We have talked previously about "information
asymmetry". It’s a fancy term for a simple concept: white lies. You know,
the kind where you don't actually say something that you know to be untrue, but
you don't tell people what they need to know either. Sometimes you don't tell
somebody because you don't know what to do, and other times because the fear of
saying something is greater than your belief in any possible good coming out of
telling the truth. The people you are keeping in the dark usually don't care
about your motives, however. They just know that you could have helped and
didn't.
In the business world "little white lies" are
translated into terms like "competitive advantage" "upper
hand" and "FUD" (the famous sales trio of Fear, Uncertainty and
Doubt). All these terms are based on the same basic premise: the risks of
transparency are greater than the benefits, so you keep your mouth shut and
hope for the best.
Thoughtful people who aren't riddled with the fear of failure or the terror of not being able to care for their family contemplate all of this and realize that the basic premise is usually wrong. In fact, one of the most inspiring things to me as a business person is that the economic realities of information asymmetry and the spiritual / moral realities of little white lies are starting to align: there isn't a lot of good that comes from holding the truth, and there can be a whole lot of bad.
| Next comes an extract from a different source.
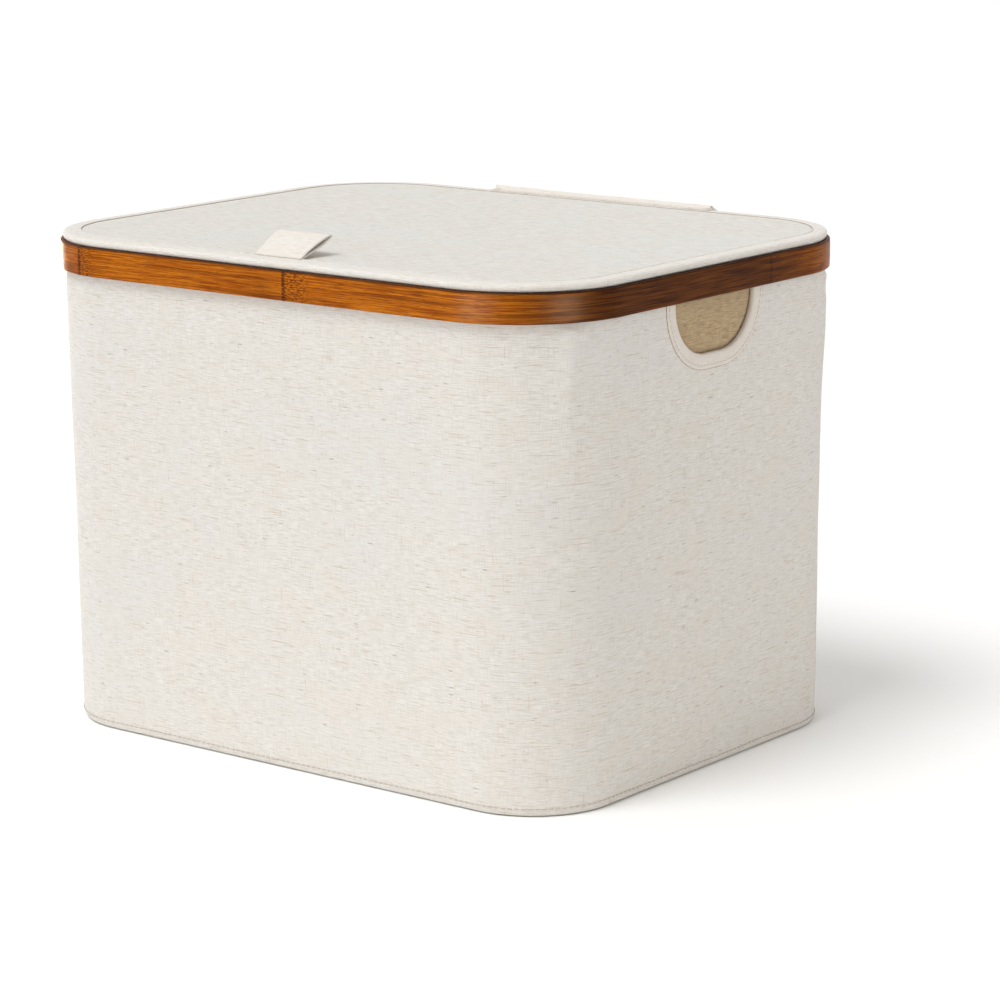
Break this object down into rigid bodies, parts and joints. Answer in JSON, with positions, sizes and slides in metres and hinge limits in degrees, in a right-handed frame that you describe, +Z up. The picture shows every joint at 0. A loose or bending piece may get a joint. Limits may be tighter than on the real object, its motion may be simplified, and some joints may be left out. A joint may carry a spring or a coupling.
{
  "type": "lidded fabric storage box",
  "caption": "Rounded rectangular canvas storage box with a bent bamboo rim, a flat tape-hinged lid with a pull tab, and a hand hole under the rim at each end.",
  "frame": {"origin": "centre of the box's footprint, on the floor it stands on", "axes": "+Z up, +X to the right along the width, +Y to the back where the lid is hinged; the pull tab is at the front, -Y"},
  "size_m": [0.4, 0.3264, 0.3117],
  "materials": {
    "canvas": "matte cotton and linen canvas, cream with tan slubs",
    "facing": "matte, fine cream cotton",
    "lining": "matte khaki linen",
    "tape": "matte cotton tape",
    "thread": "matte sewing thread",
    "board": "matte grey-brown fibre board",
    "bamboo": "lacquered caramel bamboo with fine lengthwise grain",
    "wire": "zinc-plated wire"
  },
  "bodies": {
    "bin": {"bamboo_rim": "bamboo", "outer_cover": "canvas", "outer_bottom": "canvas", "front_board": "board", "rear_board": "board", "left_board": "board", "right_board": "board", "base_board": "board", "lining_wall": "lining", "lining_bottom": "lining", "top_binding": "tape", "rim_staples": "wire", "right_hole_facing": "facing", "left_hole_facing": "facing", "right_hole_stitching": "thread", "left_hole_stitching": "thread", "bottom_seam": "thread", "rear_seam_strip": "canvas", "tape_anchor": "tape", "tape_anchor_stitching": "thread"},
    "hinge_tape": {"tape_link": "tape"},
    "lid": {"lid_board": "board", "lid_top_panel": "canvas", "lid_lining": "lining", "lid_border": "facing", "lid_welt": "facing", "tape_hem": "tape", "tape_hem_stitching": "thread"},
    "tab": {"pull_tab": "tape"}
  },
  "joints": [
    {"name": "tape_fold", "type": "hinge", "parent": "bin", "child": "hinge_tape", "pos_m": [0, 0.1636, 0.2954], "axis": [-1, 0, 0], "range_deg": [0, 120]},
    {"name": "lid_swing", "type": "hinge", "parent": "hinge_tape", "child": "lid", "pos_m": [0, 0.1636, 0.3016], "axis": [-1, 0, 0], "range_deg": [0, 120]},
    {"name": "tab_lift", "type": "hinge", "parent": "lid", "child": "tab", "pos_m": [0, -0.1472, 0.301], "axis": [1, 0, 0], "range_deg": [-17, 140], "stiffness_Nm_per_rad": 0.01}
  ],
  "couplings": [
    {"joint": "tape_fold", "follows": "lid_swing", "ratio": 1}
  ]
}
But let's talk hardcore business: the efficiency of a widely distributed system is directly proportional to the trust between the players in that system. You can't have a smooth running operation with employees who don't trust each other, and that lack of trust translates directly into lower productivity and lack of innovation.
Information asyemetry usually leads to the following:
- You will win sales that eventually blow-up in your face as the customer discovers the truth. This leads to a higher cost of support, lower customer satisfaction and negative brand equity.
- You will have to spend extra money to put in systems of checks and balances when your associates figure out that they can't trust you, which is then translated into you not being able to trust them.
- Critical time that is required for the creative engagement that you need to put your business at the leading edge and the system architecture work needed to keep it there will instead be consumed in processes to ensure that other don't do unto you as you have done unto them.
I am not being a Pollyanna here. There will be plenty of times when transparency will cause more harm than good. My argument isn't that there is no downside to telling the truth. On the contrary, transparency will probably lead to as much possible downside as opacity. And if you are managing your business as a bank whose only objective is to conserve capital then that risk is an important factor to consider. But if you are a creative age business the simple fact is that you can't win by managing for risk. You need to strive for opportunity, and there is no long-term opportunity is information asymmetry.
When you come from a sales background you take what I
have just said as heresy. Anybody who has ever been in sales and is reading
this post is rolling their eyes and thinking that I am off my rocker. You see,
almost every sales person I have ever met has a saying: "Customers
lie." And you know what? It's true. Customers are just as actively keeping
information from vendors as vice-versa. Sometimes more so, as they have the
money and therefore feel like it is your duty to spill the beans, while for
them they believe that they can only serve their shareholder's interests if
they force the best short-term deal from you.
But it's not just in sales, it's everywhere. Why tell
your employee's the truth about the financial condition of the company when
they will just lie to you and go out and tell the press? Why tell your boss
that you really just need a day to sit in front of the TV in your robe and
drink beer when you know your boss has lied to you since day one about your future
at the company (at least none of their promise have come true, so they must be
lieing, right?
People treat trust like it is a game of chicken: once the
first person blinks everyone else has somehow gotten tacit permission to do
things they would never condone otherwise. So without reflecting upon the
aphorism that two wrongs don't make a right, let's look at the reality of where
this belief has gotten us: inefficiency, high turnover and increased costs.
In short, failing to create a culture of trust means that
you are in fact squandering your precious shareholder's capital. I would hazard
a guess that failure to lose the right deals, tell employees ugly truths and
make your core IP vulnerable costs us all a hell of a lot more than success in
most forms of information asymmetry.
One last thought on this topic: Most people who talk
about information asymmetry think about it terms of power ("I can only win
by withholding the truth") or victimization ("You had something I
needed and you failed to give it to me so now I am screwed"). Sometimes information
asymmetry happens because people withhold information, but sometimes people
withhold information because you'll just act like an idiot when get the truth. The
world of software is a perfect example: every software has problems, so when
you buy software from the guy who lies through his teeth just because he has a
better PowerPoint and smile you end up with exactly with what you deserve (a reputation
amongst sales people as a dope and a big invoice for crappy software). As I
said here, Good News is No News. If you aren't demanding the hard facts and
then rewarding the vendor that provides them, you aren't creating an evironment where trust will thrive, so you should expect to get lied to. Or, in other words, you are a victim of your own lack of competence and nothing else.